> [Material provided]:
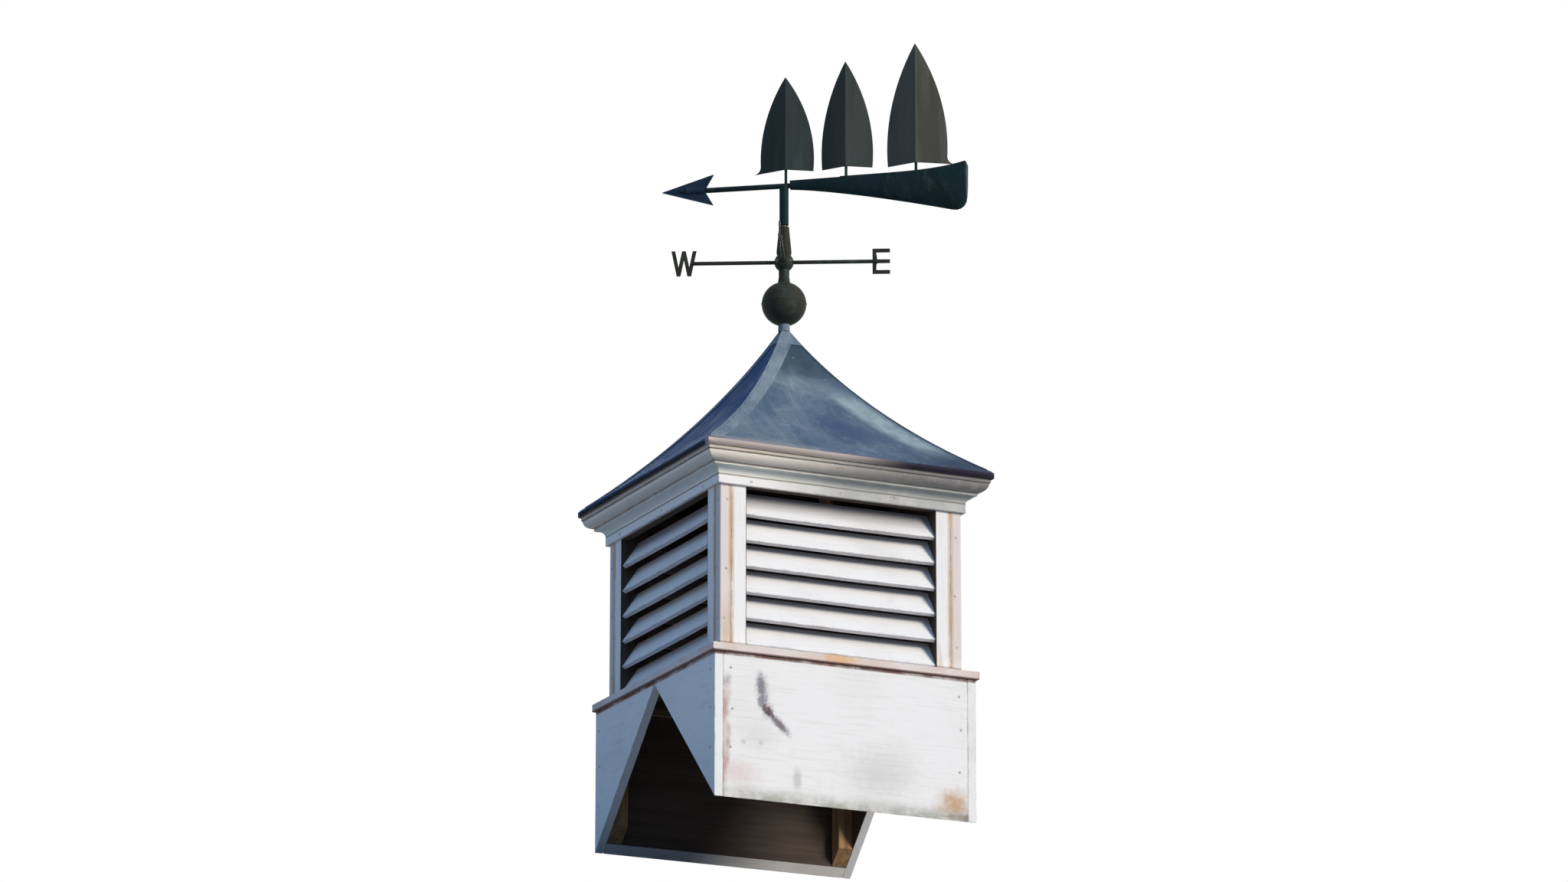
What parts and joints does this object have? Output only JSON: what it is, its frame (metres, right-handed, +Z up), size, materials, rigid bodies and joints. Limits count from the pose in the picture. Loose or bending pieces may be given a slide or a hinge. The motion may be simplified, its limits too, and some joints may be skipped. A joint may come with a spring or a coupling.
{
  "type": "garage cupola with weathervane",
  "caption": "Square louvred cupola for a roof ridge, with a moulded cornice, a flared metal roof, a ball, compass arms and a turning ship weathervane.",
  "frame": {"origin": "on the spindle's axis, level with the lowest edges of the base", "axes": "+X along the roof ridge, +Y from the front eave side towards the back, +Z up along the spindle"},
  "size_m": [0.6366, 0.636, 1.6682],
  "materials": {
    "white_paint": "weathered white paint on boards, grey peeled patches and brown stain",
    "aged_paint": "aged off-white paint on moulding, brown dirt in the hollows",
    "bare_wood": "unpainted softwood",
    "roof_metal": "dark slate-blue patina with paler streaks",
    "dark_patina": "near-black brown patina",
    "spindle_steel": "darkened steel rod",
    "vane_patina": "dark green-black patina with brown rubs"
  },
  "bodies": {
    "cupola": {"base_front": "white_paint", "base_back": "white_paint", "base_left": "white_paint", "base_right": "white_paint", "base_blocks": "bare_wood", "sills_front_back": "white_paint", "sills_left_right": "white_paint", "post_front_left": "white_paint", "post_front_right": "white_paint", "post_back_left": "white_paint", "post_back_right": "white_paint", "corner_strips": "white_paint", "louvres_front": "white_paint", "louvres_back": "white_paint", "louvres_left": "white_paint", "louvres_right": "white_paint", "heads_front_back": "white_paint", "heads_left_right": "white_paint", "cornice_front": "aged_paint", "cornice_back": "aged_paint", "cornice_left": "aged_paint", "cornice_right": "aged_paint", "hip_rafters": "bare_wood", "king_block": "bare_wood", "roof_front": "roof_metal", "roof_back": "roof_metal", "roof_left": "roof_metal", "roof_right": "roof_metal", "roof_cap": "roof_metal", "ball": "dark_patina", "spindle": "spindle_steel", "compass_hub": "dark_patina", "arm_north": "dark_patina", "arm_east": "dark_patina", "arm_south": "dark_patina", "arm_west": "dark_patina"},
    "vane": {"vane_sleeve": "vane_patina", "vane_bar": "vane_patina", "arrow_head": "vane_patina", "ship_hull": "vane_patina", "masts": "vane_patina", "fore_sail": "vane_patina", "main_sail": "vane_patina", "aft_sail": "vane_patina"}
  },
  "joints": [
    {"name": "vane_turn", "type": "hinge", "parent": "cupola", "child": "vane", "pos_m": [0, 0, 1.33], "axis": [0, 0, 1], "continuous": true}
  ]
}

> [Directions]:
Emit the full listing verbatim.

> [The answer]:
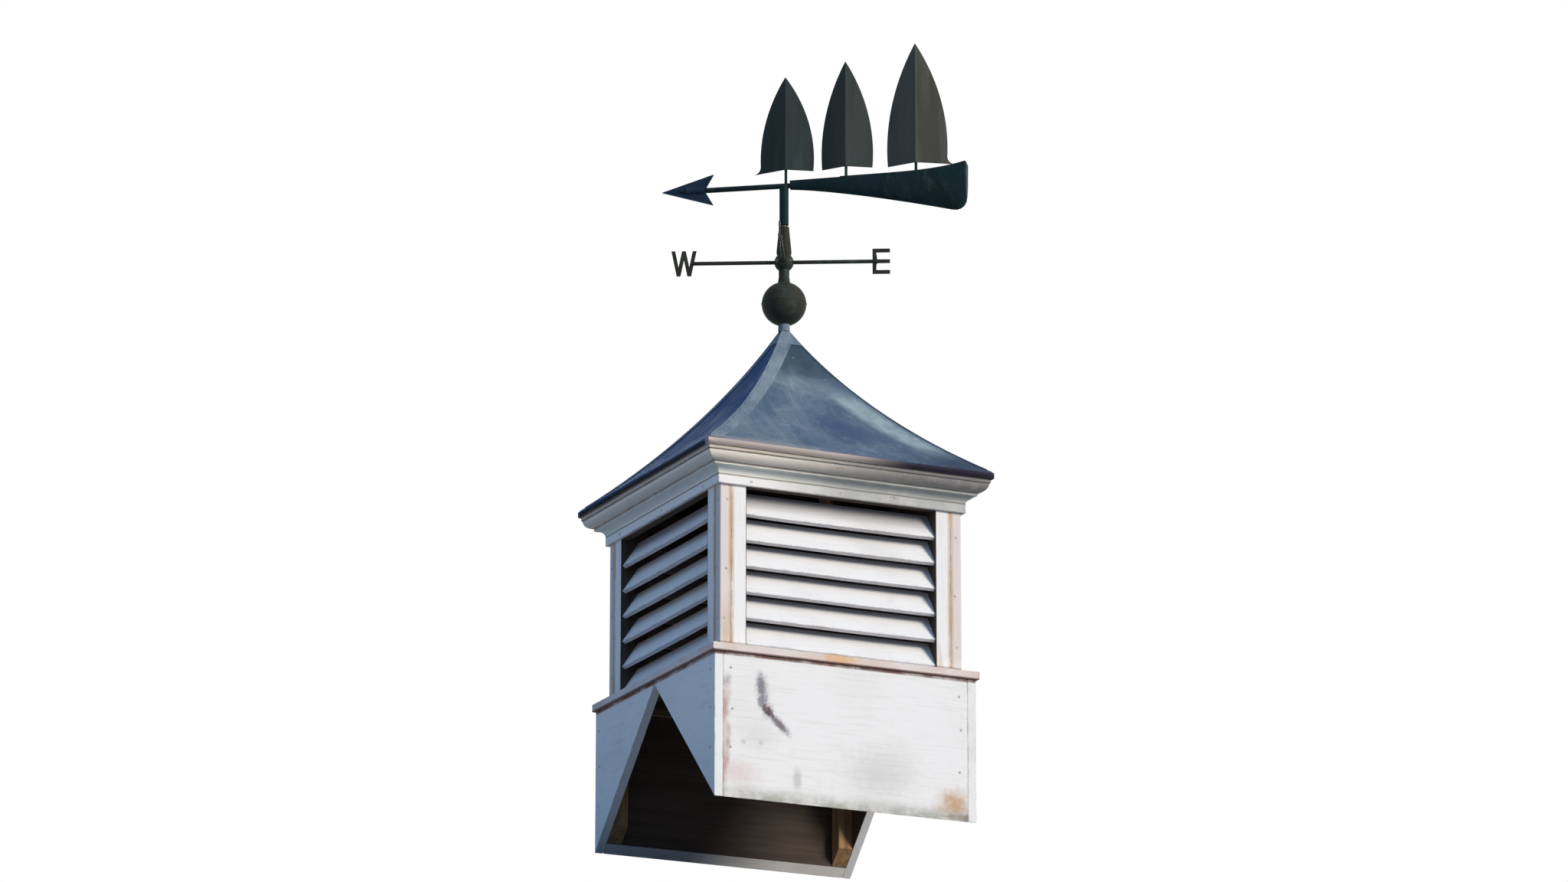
What parts and joints does this object have? Output only JSON: what it is, its frame (metres, right-handed, +Z up), size, materials, rigid bodies and joints. Limits count from the pose in the picture. Loose or bending pieces may be given a slide or a hinge. The motion may be simplified, its limits too, and some joints may be skipped. A joint may come with a spring or a coupling.
{
  "type": "garage cupola with weathervane",
  "caption": "Square louvred cupola for a roof ridge, with a moulded cornice, a flared metal roof, a ball, compass arms and a turning ship weathervane.",
  "frame": {"origin": "on the spindle's axis, level with the lowest edges of the base", "axes": "+X along the roof ridge, +Y from the front eave side towards the back, +Z up along the spindle"},
  "size_m": [0.6366, 0.636, 1.6682],
  "materials": {
    "white_paint": "weathered white paint on boards, grey peeled patches and brown stain",
    "aged_paint": "aged off-white paint on moulding, brown dirt in the hollows",
    "bare_wood": "unpainted softwood",
    "roof_metal": "dark slate-blue patina with paler streaks",
    "dark_patina": "near-black brown patina",
    "spindle_steel": "darkened steel rod",
    "vane_patina": "dark green-black patina with brown rubs"
  },
  "bodies": {
    "cupola": {"base_front": "white_paint", "base_back": "white_paint", "base_left": "white_paint", "base_right": "white_paint", "base_blocks": "bare_wood", "sills_front_back": "white_paint", "sills_left_right": "white_paint", "post_front_left": "white_paint", "post_front_right": "white_paint", "post_back_left": "white_paint", "post_back_right": "white_paint", "corner_strips": "white_paint", "louvres_front": "white_paint", "louvres_back": "white_paint", "louvres_left": "white_paint", "louvres_right": "white_paint", "heads_front_back": "white_paint", "heads_left_right": "white_paint", "cornice_front": "aged_paint", "cornice_back": "aged_paint", "cornice_left": "aged_paint", "cornice_right": "aged_paint", "hip_rafters": "bare_wood", "king_block": "bare_wood", "roof_front": "roof_metal", "roof_back": "roof_metal", "roof_left": "roof_metal", "roof_right": "roof_metal", "roof_cap": "roof_metal", "ball": "dark_patina", "spindle": "spindle_steel", "compass_hub": "dark_patina", "arm_north": "dark_patina", "arm_east": "dark_patina", "arm_south": "dark_patina", "arm_west": "dark_patina"},
    "vane": {"vane_sleeve": "vane_patina", "vane_bar": "vane_patina", "arrow_head": "vane_patina", "ship_hull": "vane_patina", "masts": "vane_patina", "fore_sail": "vane_patina", "main_sail": "vane_patina", "aft_sail": "vane_patina"}
  },
  "joints": [
    {"name": "vane_turn", "type": "hinge", "parent": "cupola", "child": "vane", "pos_m": [0, 0, 1.33], "axis": [0, 0, 1], "continuous": true}
  ]
}